The state Democratic Party didn't take the recall seriously enough, was in denial that Davis might get recalled, and did not back a replacement candidate, apparently believing that to have done so would have been tantamount to admitting defeat. I voted for then-Lt. Gov. Cruz Bustamante (a Dem) in the recall election, but Bustamante was campaigning on his own, without the help of the state Dem Party.

The state Dem Party's second chance to beat Schwarzenegger was in 2006, but the state party awarded the nerdy Phil Angelides for his years of service to the party and endorsed him over the much more charismatic Steve Westly in the 2006 Democratic gubernatorial primary. That key endorsement cost Westly the primary.

Westly had a much better chance of beating Schwarzenegger than Angelides did. The uncharismatic Angelides didn't even break 40 percent against the "governator." (I remember unexpectedly seeing Angelides, who is Greek American, at the annual Greek Festival here in Sacramento in August 2006, and he couldn't even wow 'em at a GREEK festival!)

The only way the Dems could win the governorship again was when old timer Jerry Brown saved them from themselves.

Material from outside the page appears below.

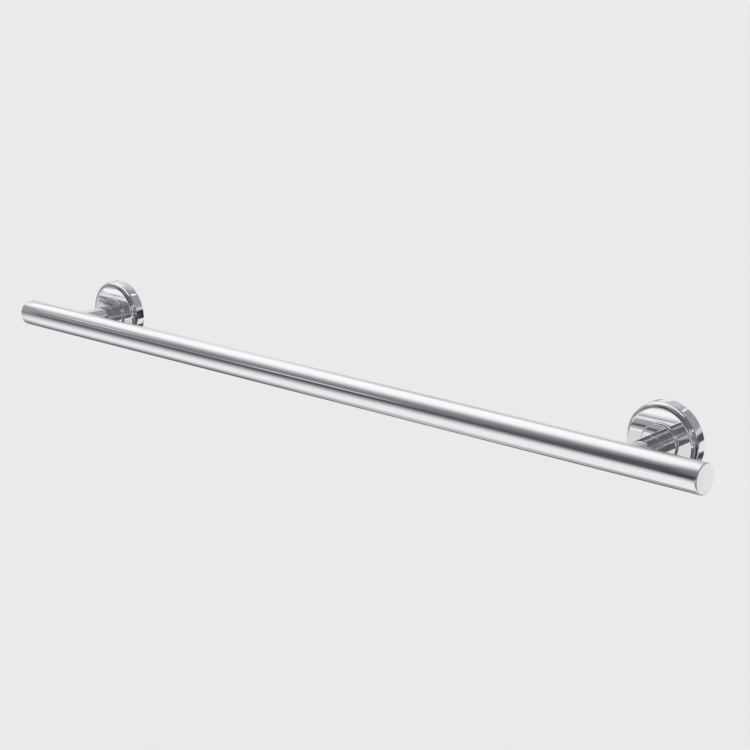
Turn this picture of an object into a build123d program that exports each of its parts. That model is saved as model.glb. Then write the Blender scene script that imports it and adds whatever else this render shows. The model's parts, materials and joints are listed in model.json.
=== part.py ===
from build123d import *
import os

# A straight grab bar for a shower or bath. A round tube runs past two round
# posts, and each post ends in a stepped round rosette on the wall.
# X runs along the bar, Z is up, and the wall's face is the plane Y = 0.
# The room lies on the -Y side. The origin is on the wall, midway between the
# two rosettes. All lengths are in millimetres.

# Every rubber ring clears its two seats and the sides of its groove by these
ring_clearance = 0.03
groove_side_clearance = 0.15

# The bar
tube_diameter = 30.0
tube_wall = 2.0
fixing_centres = 800.0  # from the middle of one rosette to the middle of the other
tube_overhang = 87.0  # from a post's centre line to the bar's end
wall_to_axis = 77.0  # from the wall to the tube's centre line

# The end caps, each a turned disc with a hollow plug
cap_disc = 1.5
cap_edge_radius = 0.5
plug_length = 14.0
plug_clearance = 0.1
plug_wall = 3.0
plug_floor = 3.0
plug_ring_section = 2.0

# The posts
post_diameter = 22.0
post_wall = 3.5
post_web = 7.0  # solid end of the post, behind the tube
saddle_clearance = 0.05

# The screw that holds a post to the tube
joint_screw_diameter = 8.0
joint_screw_length = 20.0
joint_head_diameter = 13.0
joint_head_height = 8.0
joint_socket_across = 6.0
joint_socket_depth = 4.0
screw_clearance = 0.2
thread_clearance = 0.05
washer_thickness = 1.5
washer_clearance = 0.25

# The curved nut inside the tube
nut_length = 26.0
nut_width = 16.0
nut_thickness = 9.0
nut_clearance = 0.05
nut_chamfer = 0.8

# The rosette, a hollow cover with a rounded shoulder
rosette_diameter = 78.0
rosette_depth = 16.2
shoulder_radius = 5.4
rosette_wall = 1.6
cover_clearance = 0.2

# The low collar ring that closes the rosette round the post
collar_width = 9.5  # from the post to the collar ring's rim
collar_height = 2.2
collar_edge_radius = 2.0
collar_clearance = 0.12
collar_ring_section = 1.5

# The wall plate that the screws hold
plate_thickness = 5.0
plate_clearance = 0.5
rim_ring_section = 2.5
screw_hole_diameter = 5.5
screw_hole_inset = 14.0  # from the rosette's rim to the middle of a screw hole
screw_holes = 4
countersink_diameter = 11.0
countersink_angle = 90.0

# The seal let into the back of the wall plate
seal_inset = 4.0  # from the plate's rim to the seal
seal_width = 2.0
seal_depth = 1.0
seal_clearance = 0.05

# The spigot that carries the post, and the screw behind it
spigot_clearance = 0.1
spigot_end_gap = 3.5
spigot_chamfer = 1.0
spigot_screw_diameter = 8.0
spigot_screw_length = 22.0
spigot_head_diameter = 15.5
spigot_head_recess = 0.2
spigot_head_clearance = 0.05
spigot_socket_across = 5.0
spigot_socket_depth = 2.4
spigot_hole_reserve = 3.0

# The grub screw under the post, with its cone point in the spigot's groove
grub_diameter = 6.0
grub_from_collar = 9.0
grub_recess = 0.3
grub_point_radius = 1.4
grub_point_height = 1.5
grub_socket_across = 3.0
grub_socket_depth = 1.8
groove_depth = 1.1
groove_clearance = 0.15

# Places and radii that follow from the sizes above
tube_radius = tube_diameter / 2
tube_bore = tube_radius - tube_wall
post_radius = post_diameter / 2
post_bore = post_radius - post_wall
spigot_radius = post_bore - spigot_clearance
rosette_radius = rosette_diameter / 2
rosette_bore = rosette_radius - rosette_wall
plate_radius = rosette_bore - plate_clearance
screw_hole_radius = rosette_radius - screw_hole_inset  # of the circle they lie on
seal_radius = plate_radius - seal_inset
collar_front = rosette_depth + collar_height
web_back = wall_to_axis - tube_radius - post_web
head_seat = web_back - washer_thickness
spigot_end = head_seat - joint_head_height - spigot_end_gap
grub_height = collar_front + grub_from_collar
bar_end = fixing_centres / 2 + tube_overhang
tube_end = bar_end - cap_disc

SIDES = {"left": -1, "right": 1}
UPRIGHT = (Align.CENTER, Align.CENTER, Align.MIN)


def rod(radius, low, high):
    """A solid cylinder on the local Z axis, from one height to another."""
    return Pos(0, 0, low) * Cylinder(radius, high - low, align=UPRIGHT)


def ring(outer, inner, low, high):
    """A flat ring on the local Z axis."""
    return rod(outer, low, high) - rod(inner, low, high)


def round_ring(centre_radius, section, height):
    """A rubber ring of round section, lying level at a height."""
    return Pos(0, 0, height) * Torus(centre_radius, section / 2 - ring_clearance)


def ring_groove(outer, floor, section, height):
    """The groove round a disc or plug that holds a rubber ring."""
    half = section / 2 + groove_side_clearance
    return ring(outer, floor, height - half, height + half)


def hex_socket(across, low, high):
    """The hollow that a hexagon key fits, cut from one height to another."""
    outline = RegularPolygon(across / 2, 6, major_radius=False)
    return Pos(0, 0, low) * extrude(outline, high - low)


def outer_edge(body, height_rank):
    """The widest round edge at the top (-1) or the bottom (0) of a turned body."""
    return body.edges().group_by(Axis.Z)[height_rank].sort_by(SortBy.RADIUS)[-1]


def wall_frame(side):
    """Local axes at a rosette: Z points from the wall into the room, and Y is up."""
    place = Plane((side * fixing_centres / 2, 0, 0), x_dir=(1, 0, 0), z_dir=(0, -1, 0))
    return place.location


def end_frame(side):
    """Local axes at an end of the bar: Z points outwards along the tube."""
    place = Plane((side * tube_end, -wall_to_axis, 0), x_dir=(0, 1, 0), z_dir=(side, 0, 0))
    return place.location


def tube_body(radius, length):
    """A solid cylinder along X, on the tube's centre line."""
    return Pos(0, -wall_to_axis, 0) * Rot(0, 90, 0) * Cylinder(radius, length)


def make_tube():
    """The bar itself, with a hole in its back at each post."""
    tube = tube_body(tube_radius, 2 * tube_end) - tube_body(tube_bore, 2 * tube_end)
    hole = rod(joint_screw_diameter / 2 + screw_clearance, web_back, wall_to_axis)
    for side in SIDES.values():
        tube -= wall_frame(side) * hole
    return tube


def make_end_cap():
    """A disc as wide as the tube, with a hollow plug grooved for its rubber ring."""
    disc = rod(tube_radius, 0, cap_disc)
    disc = fillet(outer_edge(disc, -1), cap_edge_radius)
    plug_radius = tube_bore - plug_clearance
    plug = rod(plug_radius, -plug_length, 0)
    plug -= rod(plug_radius - plug_wall, -plug_length, -plug_floor)
    groove_floor = tube_bore - plug_ring_section
    groove = ring_groove(tube_bore, groove_floor, plug_ring_section, -plug_length / 2)
    return disc + plug - groove


def make_plug_ring():
    """The rubber ring that grips the inside of the tube."""
    centre = tube_bore - plug_ring_section / 2
    return round_ring(centre, plug_ring_section, -plug_length / 2)


def make_post():
    """A hollow post, coped to the tube in front and open to the spigot behind."""
    post = rod(post_radius, plate_thickness, wall_to_axis)
    post -= rod(post_bore, plate_thickness, web_back)
    post -= rod(joint_screw_diameter / 2 + screw_clearance, web_back, wall_to_axis)
    saddle = Rot(0, 90, 0) * Cylinder(tube_radius + saddle_clearance, 2 * post_diameter)
    post -= Pos(0, 0, wall_to_axis) * saddle
    return post - grub_axis() * rod(grub_diameter / 2, 0, post_diameter)


def grub_axis():
    """Local axes of the grub screw: Z points straight down from the post's centre."""
    return Pos(0, 0, grub_height) * Rot(90, 0, 0)


def make_grub_screw():
    """A headless screw whose cone point stands in the spigot's groove."""
    point = spigot_radius - groove_depth + groove_clearance
    tail = post_radius - grub_recess
    shank = grub_diameter / 2 - thread_clearance
    screw = rod(shank, point + grub_point_height, tail)
    screw += Pos(0, 0, point) * Cone(grub_point_radius, shank, grub_point_height, align=UPRIGHT)
    screw -= hex_socket(grub_socket_across, tail - grub_socket_depth, tail)
    return grub_axis() * screw


def make_spigot():
    """The stud that the post slides over, tapped from behind and grooved for the grub screw."""
    spigot = rod(spigot_radius, plate_thickness, spigot_end)
    spigot = chamfer(outer_edge(spigot, -1), spigot_chamfer)
    hole_end = spigot_screw_length + spigot_hole_reserve
    spigot -= rod(spigot_screw_diameter / 2 + thread_clearance, plate_thickness, hole_end)
    floor = spigot_radius - groove_depth
    half = grub_point_radius + groove_clearance
    outline = Polyline(
        (floor, grub_height - half),
        (spigot_radius, grub_height - half - groove_depth),
        (spigot_radius + groove_depth, grub_height - half - 2 * groove_depth),
        (spigot_radius + groove_depth, grub_height + half + 2 * groove_depth),
        (spigot_radius, grub_height + half + groove_depth),
        (floor, grub_height + half),
        close=True,
    )
    groove = revolve(Plane.XZ * make_face(outline), Axis.Z)
    return spigot - groove


def make_spigot_screw():
    """The countersunk screw that pulls the spigot onto the wall plate."""
    shank = spigot_screw_diameter / 2
    head = spigot_head_diameter / 2
    head_height = head - shank
    screw = rod(shank, spigot_head_recess, spigot_screw_length)
    screw += Pos(0, 0, spigot_head_recess) * Cone(head, shank, head_height, align=UPRIGHT)
    socket_end = spigot_head_recess + spigot_socket_depth
    return screw - hex_socket(spigot_socket_across, spigot_head_recess, socket_end)


def make_joint_screw():
    """The socket-head screw from the post's web into the curved nut."""
    head_back = head_seat - joint_head_height
    screw = rod(joint_screw_diameter / 2, head_seat, head_seat + joint_screw_length)
    head = rod(joint_head_diameter / 2, head_back, head_seat)
    head -= hex_socket(joint_socket_across, head_back, head_back + joint_socket_depth)
    return screw + head


def make_joint_washer():
    """The washer between the screw's head and the post's web."""
    hole = joint_screw_diameter / 2 + screw_clearance
    return ring(post_bore - washer_clearance, hole, head_seat, web_back)


def make_saddle_nut():
    """A nut curved to lie against the inside of the tube."""
    back = wall_to_axis - tube_bore
    block = Box(nut_length, nut_width, nut_thickness + back, align=UPRIGHT)
    block = chamfer(block.edges().filter_by(Axis.Z), nut_chamfer)
    inside = Rot(0, 90, 0) * Cylinder(tube_bore - nut_clearance, 2 * nut_length)
    nut = block & (Pos(0, 0, wall_to_axis) * inside)
    hole = joint_screw_diameter / 2 + thread_clearance
    return nut - rod(hole, back - tube_wall, wall_to_axis + tube_radius)


def make_rosette_cover():
    """A hollow round cover with a quarter-round shoulder and a hole for the post."""
    cover = rod(rosette_radius, 0, rosette_depth)
    cover = fillet(outer_edge(cover, -1), shoulder_radius)
    hollow = rod(rosette_bore, 0, rosette_depth - rosette_wall)
    hollow = fillet(outer_edge(hollow, -1), shoulder_radius - rosette_wall)
    return cover - hollow - rod(post_radius + cover_clearance, 0, rosette_depth)


def make_collar_ring():
    """The low ring with a rounded edge, hollowed behind for its rubber ring."""
    collar = rod(post_radius + collar_width, rosette_depth, collar_front)
    collar = fillet(outer_edge(collar, -1), collar_edge_radius)
    collar -= rod(post_radius + collar_clearance, rosette_depth, collar_front)
    seat = post_radius + collar_ring_section
    return collar - rod(seat, rosette_depth, rosette_depth + collar_ring_section)


def make_collar_seal():
    """The rubber ring that makes the collar ring grip the post."""
    centre = post_radius + collar_ring_section / 2
    return round_ring(centre, collar_ring_section, rosette_depth + collar_ring_section / 2)


def make_wall_plate():
    """The round plate on the wall, with countersunk holes and two grooves."""
    plate = rod(plate_radius, 0, plate_thickness)
    groove_floor = rosette_bore - rim_ring_section
    plate -= ring_groove(rosette_radius, groove_floor, rim_ring_section, plate_thickness / 2)
    plate -= ring(seal_radius, seal_radius - seal_width, 0, seal_depth)
    countersink = countersink_diameter / 2
    hole = CounterSinkHole(screw_hole_diameter / 2, countersink, plate_thickness, countersink_angle)
    for place in PolarLocations(screw_hole_radius, screw_holes):
        plate -= place * Pos(0, 0, plate_thickness) * hole
    return plate - spigot_screw_seat()


def spigot_screw_seat():
    """The hollow in the wall plate that holds the countersunk screw from behind."""
    hole = spigot_screw_diameter / 2 + screw_clearance
    mouth = spigot_head_diameter / 2 + spigot_head_recess + spigot_head_clearance
    return Cone(mouth, hole, mouth - hole, align=UPRIGHT) + rod(hole, 0, plate_thickness)


def make_rim_ring():
    """The rubber ring round the wall plate that the rosette cover grips."""
    centre = rosette_bore - rim_ring_section / 2
    return round_ring(centre, rim_ring_section, plate_thickness / 2)


def make_wall_seal():
    """The flat seal in the back of the wall plate, flush with the wall."""
    inner = seal_radius - seal_width + seal_clearance
    return ring(seal_radius - seal_clearance, inner, 0, seal_depth)


AT_THE_WALL = {
    "post": make_post,
    "joint_screw": make_joint_screw,
    "joint_washer": make_joint_washer,
    "saddle_nut": make_saddle_nut,
    "rosette_cover": make_rosette_cover,
    "rosette_rim_ring": make_rim_ring,
    "collar_ring": make_collar_ring,
    "collar_seal": make_collar_seal,
    "wall_plate": make_wall_plate,
    "wall_seal": make_wall_seal,
    "spigot": make_spigot,
    "spigot_screw": make_spigot_screw,
    "grub_screw": make_grub_screw,
}
AT_THE_END = {
    "end_cap": make_end_cap,
    "end_cap_ring": make_plug_ring,
}

nodes = {"bar_tube": make_tube()}
for side_name, side in SIDES.items():
    for piece, make in AT_THE_WALL.items():
        nodes[f"{piece}_{side_name}"] = wall_frame(side) * make()
    for piece, make in AT_THE_END.items():
        nodes[f"{piece}_{side_name}"] = end_frame(side) * make()

os.makedirs("parts", exist_ok=True)
for name, solid in nodes.items():
    solid.label = name
    export_step(solid, f"parts/{name}.step")
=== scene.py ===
import json
import math

import bpy
import numpy as np
from mathutils import Matrix, Vector


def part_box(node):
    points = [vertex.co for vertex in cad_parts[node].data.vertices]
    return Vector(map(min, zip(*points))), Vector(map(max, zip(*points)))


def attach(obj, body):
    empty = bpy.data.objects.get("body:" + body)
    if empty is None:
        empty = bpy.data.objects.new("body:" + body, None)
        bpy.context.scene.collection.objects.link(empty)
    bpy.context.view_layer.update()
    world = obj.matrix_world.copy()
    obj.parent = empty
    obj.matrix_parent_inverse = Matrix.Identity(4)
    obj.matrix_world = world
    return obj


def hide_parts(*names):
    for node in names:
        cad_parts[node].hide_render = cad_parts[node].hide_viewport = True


# A straight chrome grab bar on two round posts, each with a stepped round
# rosette at the wall. Lengths are in metres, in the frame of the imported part:
# X runs along the bar, Z is up, and the wall's face is the plane Y = 0.

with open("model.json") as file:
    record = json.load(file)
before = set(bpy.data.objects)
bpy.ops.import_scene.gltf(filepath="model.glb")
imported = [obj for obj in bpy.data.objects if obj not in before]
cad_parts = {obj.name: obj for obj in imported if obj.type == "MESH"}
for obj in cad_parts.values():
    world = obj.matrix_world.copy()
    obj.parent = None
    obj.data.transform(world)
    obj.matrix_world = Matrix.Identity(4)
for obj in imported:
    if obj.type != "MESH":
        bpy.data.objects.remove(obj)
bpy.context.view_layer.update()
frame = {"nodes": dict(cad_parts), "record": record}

MM = 0.001
SIDES = {"left": -1, "right": 1}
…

But it's so good to finally be free of Ahhhnude. In retrospect we know that he was illegitimate from Day One, but, unfortunately, that doesn't reverse the damage that he caused to our great state.
Clever use of "recall" in the last sentence! An interesting take on the situation, Ann. It's disheartening to me that we seem so taken by flashy candidates with no proven treack record and ignore the quiet, pragmatic politicians who work under the media radar to improve things. I've got to admit that every time I hear phrases about deliberative democracy I grimace. The spectacle caches us out almost every time. I'm glad things worked out for you in a kind of one-door-closes-another-opens kind of way. Nicely written post: deft, thoughtful, probing.
Thank you so much, Jerry. You're so right about the spectacle. A candidate in California must have name recognition/star quality (today that could mean "reality star") or boatloads of money to engage voters. Fortunately we've shown that money alone doesn't buy the governorship, but that hasn't kept people from trying.